MIKE PESCA, host:
He spent years inside a Vietnamese prison, he fought his way back from a Congressional scandal, seethed over what he saw were personal smears derailing his 2000 presidential bid. All the while, John McCain pushed forward. He is fond of quoting Teddy Roosevelt's "Man in the Arena," because McCain never removed himself from the arena.
He's always been crafting legislation, criticizing the conduct of a war he always wanted, at times, taking so-called friendly fire from fellow Republicans. John McCain will be the Republican presidential nominee, and he has many strategic and tactical choices to make. Here to discuss them is Jonathan Martin, senior political correspondent at politico.com. Hello, Jonathan.
Mr. JONATHAN MARTIN (Senior Political Correspondent, Politico.com): Hey. How are you?
PESCA: Well. First, how do McCain and his team feel about Barack Obama as an opponent? Would they rather run against Hillary Clinton?
Mr. MARTIN: They have - for either reasons of trying to convince themselves that he is the easier candidate or just a real legitimate - view comfortably that McCain shapes up better against Obama than Clinton. Now, I'm not sure how much this is a spin versus justification against their eventual opponent. But they think this, the contract between McCain's experience, especially on national security issues, against Obama will be a key factor for voters.

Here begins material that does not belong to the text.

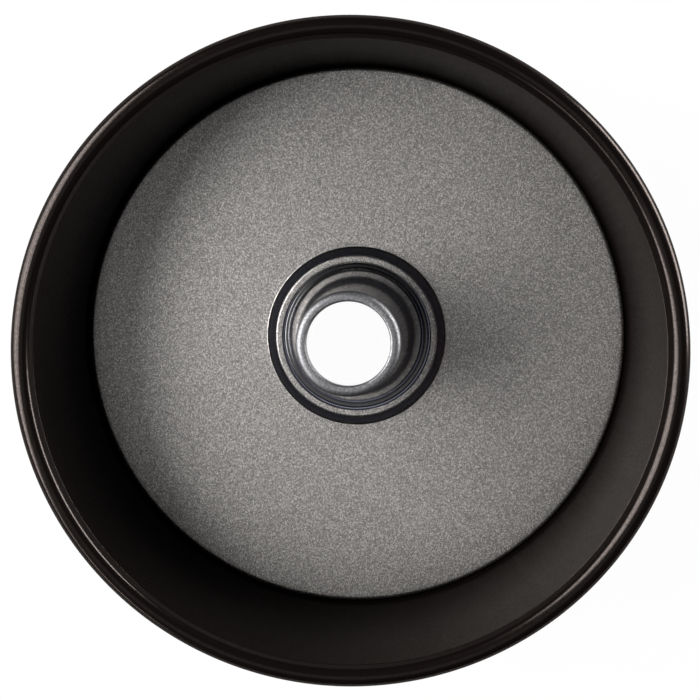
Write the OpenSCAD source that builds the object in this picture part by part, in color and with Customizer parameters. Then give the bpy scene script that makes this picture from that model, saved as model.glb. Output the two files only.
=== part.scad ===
// Two-piece angel food cake pan: a tapered shell with a rolled rim and a ledge at its foot, and a
// loose base plate that carries the centre tube. Z = 0 is the table, and Z is the axis of each piece.

/* [Sheet] */
// Thickness of the pressed steel sheet
sheet_t = 0.8; // [0.6:0.1:1.1]
// Inside radius of the small bends in the sheet
bend_r = 0.4; // [0.2:0.1:0.5]

/* [Pan shell] */
// Inside diameter of the wall at its foot
foot_d = 223.2; // [180:0.4:236]
// Inside diameter of the wall at the step under the rolled rim
mouth_d = 240.2; // [228:0.2:270]
// Height of the shell from the table to the top of the rim
pan_h = 104; // [80:1:125]
// Diameter of the rolled rim's round section
rim_roll_d = 7.5; // [5:0.1:9]
// Angle from the rim's outer side, down and round under it, at which the curl ends
rim_curl_end = 125; // [90:5:140]
// Depth of the step between the wall and the roll, below the top of the roll
rim_step_drop = 1.9; // [1.4:0.1:2.5]
// Width of the step's flat, between the wall's bend and the roll
rim_step_flat_w = 0.1; // [0.1:0.1:1]
// Inside radius of the bend from the wall into the step
rim_step_bend_r = 0.1; // [0.1:0.05:0.3]
// Inside radius of the bend between the wall and the ledge
foot_bend_r = 1.2; // [0.6:0.1:1.5]
// Width of the ledge under the base plate, from the wall inwards
ledge_w = 10; // [7:0.5:16]
// Width of the hem folded back along the ledge's inner edge
ledge_hem_w = 2.6; // [2:0.1:3]

/* [Base plate] */
// Clearance all round between the plate's rolled edge and the wall
plate_gap = 0.3; // [0.2:0.05:0.6]
// Height of the plate's rolled edge, which stands on the ledge
edge_roll_d = 3.2; // [2.8:0.1:4.4]
// Width of the flat that the rolled edge turns inwards on the ledge
edge_tuck_w = 1; // [0.5:0.1:1.5]
// Diameter of the raised collar at its foot
collar_d = 74.2; // [64:0.2:96]
// Height of the collar above the plate
collar_h = 3.5; // [3:0.1:5]
// Width of the collar's sloping side
collar_slope_w = 3.9; // [3:0.1:4.4]
// Width of the collar's flat top
collar_top_w = 2.4; // [2:0.1:4]
// Inside radius of the bend where the flat top turns down to the seat
seat_bend_r = 0.1; // [0.1:0.05:0.4]
// Depth of the tube's seat below the collar's flat top
seat_drop = 2.4; // [1.9:0.1:2.8]

/* [Centre tube] */
// Width of the flat on the folded bead round the tube's foot, between the tube and the fold
bead_flat_w = 0.5; // [0.1:0.1:1.6]
// Clearance all round between the bead and the collar
bead_gap = 0.7; // [0.3:0.05:0.8]
// Clearance all round between the tube and the hole in its seat
tube_gap = 0.1; // [0.05:0.01:0.2]
// Height of the tube's lip above the rolled rim
tube_rise = 2; // [-15:1:25]
// Diameter of the round mouth at the top of the tube
tube_mouth_d = 31.9; // [24:0.1:34]
// Width of the rolled lip
lip_w = 4.1; // [3.4:0.1:5]
// Inside radius of the bend at the lip's inner edge, where it turns down into the mouth
lip_bend_r = 0.1; // [0.1:0.05:0.3]
// Radius of the curl on the lip's outer side
lip_curl_r = 2.4; // [1.8:0.1:2.7]
// Angle from the lip's outer side, down and round under it, at which the tube leaves the roll
lip_tuck = 35; // [0:5:50]
// Height of the skirt that the lip turns down inside the mouth, from the top of the lip
lip_skirt_h = 8; // [6:0.5:14]

/* [Hidden] */
$fn = 96;

arc_step = 8;
bend_step = 20;
shell_colour = "#2e2c2b";
plate_colour = "#8f8b87";
tube_colour = "#4a4745";

// Shell: the inside of the foot, the step under the rim, the angle on the roll at which it rises from
// the step, and the middle of the roll
foot_r = foot_d / 2;
foot_corner = [foot_r, sheet_t, foot_bend_r];
ledge_r = foot_r - ledge_w;
step_z = pan_h - rim_step_drop;
step_end_r = mouth_d / 2 + rim_step_bend_r + sheet_t + rim_step_flat_w;
rim_r = rim_roll_d / 2;
rim_rise = 180 - asin((rim_r - rim_step_drop) / rim_r);
rim_c = [step_end_r - rim_r * cos(rim_rise), pan_h - rim_r];

// Plate: its rolled edge stands on the ledge, and the tube's foot fits the seat sunk in its collar
edge_r = edge_roll_d / 2;
edge_c = [foot_r - plate_gap - edge_r, sheet_t + edge_r];
plate_z = edge_c.y + edge_r;
collar_r = collar_d / 2;
collar_z = plate_z + collar_h;
seat_z = collar_z - seat_drop;
well_r = collar_r - collar_slope_w - collar_top_w;
bead_r = well_r - bead_gap;
tube_foot_r = bead_r - sheet_t - bead_flat_w;
seat_hole_r = tube_foot_r + tube_gap;

// Tube: clinched through the seat, with its lip rolled into the mouth
bead_z = seat_z + 2 * sheet_t;
clinch_z = seat_z - 2 * sheet_t;
mouth_r = tube_mouth_d / 2;
lip_z = pan_h + tube_rise;
lip_c = [mouth_r + lip_w - lip_curl_r, lip_z - lip_curl_r];

function unit(v) = v / norm(v);

// Points at even steps round the circle of radius r about c, after the first one at angle a0
function arc(c, r, a0, a1, step) =
    let (count = ceil(abs(a1 - a0) / step))
    [for (i = [1 : count]) let (a = a0 + (a1 - a0) * i / count) c + r * [cos(a), sin(a)]];

// A corner b of a path from a to c, eased into an arc. Its third value, if it has one, is the bend's
// inside radius. The metal lies on the path's right, so it is inside a right-hand bend.
function eased(a, b, c) =
    let (corner = [b[0], b[1]], u = unit(corner - a), v = unit(c - corner))
    let (turn = atan2(u.x * v.y - u.y * v.x, u * v))
    let (inside_r = len(b) > 2 ? b[2] : bend_r)
    let (r = turn > 0 ? inside_r : inside_r + sheet_t)
    let (start = corner - u * r * tan(abs(turn) / 2))
    let (middle = start + sign(turn) * r * [-u.y, u.x])
    let (from = atan2(start.y - middle.y, start.x - middle.x))
    concat([start], arc(middle, r, from, from + turn, bend_step));

function flat_point(p) = [p[0], p[1]];

// A path with each of its inner corners eased
function bent(p) = concat(
    [p[0]],
    [for (i = [1 : len(p) - 2]) each eased(flat_point(p[i - 1]), p[i], flat_point(p[i + 1]))],
    [p[len(p) - 1]]
);

// The way through the sheet from a point of its face where the face turns from direction u to v
function through(u, v) = sheet_t * [u.y + v.y, -u.x - v.x] / (1 + u * v);

// The back of a sheet whose face follows the path p, last point first
function back(p) =
    let (last = len(p) - 1)
    [for (i = [last : -1 : 0])
        let (before = max(i, 1), after = min(i, last - 1))
        p[i] + through(unit(p[before] - p[before - 1]), unit(p[after + 1] - p[after]))];

// The round fold of a hem about the point c, from angle a0 to angle a1
function fold(c, a0, a1) = concat([c + sheet_t * [cos(a0), sin(a0)]], arc(c, sheet_t, a0, a1, bend_step));

module pan_shell() {
    face = concat(
        bent([
            [ledge_r + ledge_hem_w, sheet_t],
            foot_corner,
            [mouth_d / 2, step_z, rim_step_bend_r],
            [step_end_r, step_z]
        ]),
        arc(rim_c, rim_r, rim_rise, -rim_curl_end, arc_step)
    );
    hem = concat(fold([ledge_r + sheet_t, sheet_t], 270, 90), [[ledge_r + ledge_hem_w, 2 * sheet_t]]);
    color(shell_colour) rotate_extrude() polygon(concat(face, back(face), hem));
}

module base_plate() {
    face = concat(
        bent([
            [seat_hole_r, seat_z],
            [well_r, seat_z],
            [well_r, collar_z, seat_bend_r],
            [collar_r - collar_slope_w, collar_z],
            [collar_r, plate_z],
            [edge_c.x, plate_z]
        ]),
        arc(edge_c, edge_r, 90, -90, arc_step),
        [[edge_c.x - edge_tuck_w, sheet_t]]
    );
    color(plate_colour) rotate_extrude() polygon(concat(face, back(face)));
}

module center_tube() {
    face = concat(
        bent([[mouth_r, lip_z - lip_skirt_h], [mouth_r, lip_z, lip_bend_r], [lip_c.x, lip_z]]),
        arc(lip_c, lip_curl_r, 90, -lip_tuck, arc_step),
        [[tube_foot_r, bead_z]]
    );
    bead = concat(fold([bead_r - sheet_t, seat_z + sheet_t], 90, -90), [[tube_foot_r, seat_z]]);
    clinch = [[tube_foot_r, seat_z - sheet_t], [bead_r, seat_z - sheet_t], [bead_r, clinch_z]];
    inside = back(concat(face, [[tube_foot_r, clinch_z]]));
    color(tube_colour) rotate_extrude() polygon(concat(face, bead, clinch, inside));
}

pan_shell();
base_plate();
center_tube();
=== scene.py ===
# %% [markdown]
# An angel food cake pan, dressed for its photograph. The pan is three pressed sheets of steel: a
# tapered shell with a rolled rim, a loose base plate with a raised collar, and a tapered tube clinched
# into that collar. Every sheet is a round about the Z axis, so one idea makes all of the shapes here:
# draw the sheet's section as a path of radius and height, give it its thickness, and turn it.

# %% Load the fixed frame
import math

import bpy
import numpy as np
from mathutils import Matrix, Quaternion, Vector


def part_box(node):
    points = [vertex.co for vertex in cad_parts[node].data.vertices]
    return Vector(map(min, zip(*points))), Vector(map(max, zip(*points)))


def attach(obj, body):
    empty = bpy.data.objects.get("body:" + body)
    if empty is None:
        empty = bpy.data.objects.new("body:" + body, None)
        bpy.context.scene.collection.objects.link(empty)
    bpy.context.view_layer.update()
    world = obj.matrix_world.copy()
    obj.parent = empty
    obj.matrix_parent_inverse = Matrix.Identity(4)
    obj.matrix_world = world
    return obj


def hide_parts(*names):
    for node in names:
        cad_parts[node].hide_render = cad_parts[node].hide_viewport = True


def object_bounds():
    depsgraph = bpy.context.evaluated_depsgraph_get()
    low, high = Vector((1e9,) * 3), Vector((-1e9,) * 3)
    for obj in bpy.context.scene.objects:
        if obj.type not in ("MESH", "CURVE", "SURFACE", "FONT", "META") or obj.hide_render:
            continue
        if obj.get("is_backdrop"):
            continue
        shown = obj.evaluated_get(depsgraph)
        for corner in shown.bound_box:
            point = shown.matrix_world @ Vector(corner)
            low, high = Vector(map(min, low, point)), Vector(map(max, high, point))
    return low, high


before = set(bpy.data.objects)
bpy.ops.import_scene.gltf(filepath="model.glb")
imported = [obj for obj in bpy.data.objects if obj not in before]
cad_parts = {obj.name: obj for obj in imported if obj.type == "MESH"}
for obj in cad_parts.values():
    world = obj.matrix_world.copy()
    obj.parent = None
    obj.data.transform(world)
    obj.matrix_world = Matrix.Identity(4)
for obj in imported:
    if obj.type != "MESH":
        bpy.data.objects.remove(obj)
cad_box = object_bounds()
MM = 0.001
shell_low, shell_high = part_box("pan_shell")
plate_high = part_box("base_plate")[1]
tube_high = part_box("center_tube")[1]
print("shell", [round(v / MM, 1) for v in shell_high - shell_low], "mm")

# %% [markdown]
# The photograph looks almost straight down into the pan from about a metre, a little behind and to the
# right of its axis. That small offset is what shows the wall's inside as a crescent and the tube's
# side inside its ring, so the camera is set first and everything is judged through it. A long lens
# keeps the rim round. The lens and the sensor are in Blender's own millimetres, and the view's far end
# is in metres.

# %% Camera
CAMERA_AT = Vector((31.5, 71.0, 1070.0)) * MM
CAMERA_AIM = Vector((0.3, 0.9, 100.0)) * MM
LENS, SENSOR = 132.0, 36.0
FAR_END = 20.0

camera = bpy.data.objects.new("camera", bpy.data.cameras.new("camera"))
bpy.context.scene.collection.objects.link(camera)
camera.location = CAMERA_AT
camera.rotation_mode = "QUATERNION"
ahead = (CAMERA_AIM - CAMERA_AT).normalized()
right = ahead.cross(Vector((0, 1, 0))).normalized()
camera.rotation_quaternion = Matrix((right, right.cross(ahead), -ahead)).transposed().to_quaternion()
camera.data.lens = LENS
camera.data.sensor_width = SENSOR
camera.data.clip_end = FAR_END
bpy.context.scene.camera = camera
print("camera is", round((CAMERA_AT - CAMERA_AIM).length, 3), "m from what it looks at")

# %% [markdown]
# A sheet's section is a path in the plane of radius and height. Real presswork never has a sharp
# corner, because the sheet would crack, so each corner of the path is eased into an arc. The metal
# lies on the path's right, which makes a right-hand bend's inside radius the small one. All three
# pieces are pressed from sheet of one thickness, so that and the usual bend are set once. Angles are
# in degrees, and those on a rolled edge count from its outer side.

# %% Paths with rounded corners
SHEET = 0.8 * MM
BEND = 0.4 * MM
BEND_STEPS = 8


def arc(centre, radius, start, end, steps):
    """Points on a circle: centre + radius * (cos a, sin a), for even steps of a in degrees."""
    a = np.radians(np.linspace(start, end, steps + 1))
    return np.asarray(centre) + radius * np.stack([np.cos(a), np.sin(a)], axis=1)


def eased(before, corner, after, inside):
    """A corner as an arc that touches both of its sides, radius * tan(turn / 2) away from the corner."""
    before, corner, after = (np.asarray(p, float) for p in (before, corner, after))
    u = (corner - before) / np.linalg.norm(corner - before)
    v = (after - corner) / np.linalg.norm(after - corner)
    turn = math.atan2(u[0] * v[1] - u[1] * v[0], u @ v)
    radius = inside if turn > 0 else inside + SHEET
    start = corner - u * radius * math.tan(abs(turn) / 2)
    middle = start + math.copysign(radius, turn) * np.array([-u[1], u[0]])
    first = math.degrees(math.atan2(*(start - middle)[::-1]))
    return arc(middle, radius, first, first + math.degrees(turn), BEND_STEPS)


def bent(corners):
    """A path through corners (radius, height), or (radius, height, inside radius of that bend)."""
    flat = [c[:2] for c in corners]
    arcs = [
        eased(a, c[:2], b, c[2] if len(c) > 2 else BEND)
        for a, c, b in zip(flat, corners[1:-1], flat[2:])
    ]
    return np.concatenate([flat[:1], *arcs, flat[-1:]])


print("sheet", SHEET / MM, "mm thick, with bends of", BEND / MM, "mm inside")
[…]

The fact, in time of peril, at home and abroad, McCain has long experience working with regard to military issues, foreign policy issues. Obama simply doesn't have that kind of experience, and the McCain folks will press that, especially when it comes to Obama's willingness to sit down with the country's enemies. Anyhow, the McCain folks will try and present that as a sort of form of foreign policy naivete. So, they think that a McCain-Obama match-up provides them with some real opportunities.
PESCA: Let's talk about money. McCain has been trailing. He took in about 18 million dollars in April. That's compared to Obama's 31-million-dollar haul. OK, Obama is still in a race so, that explains why he's raising more money. But will the money be there for McCain when he needs it?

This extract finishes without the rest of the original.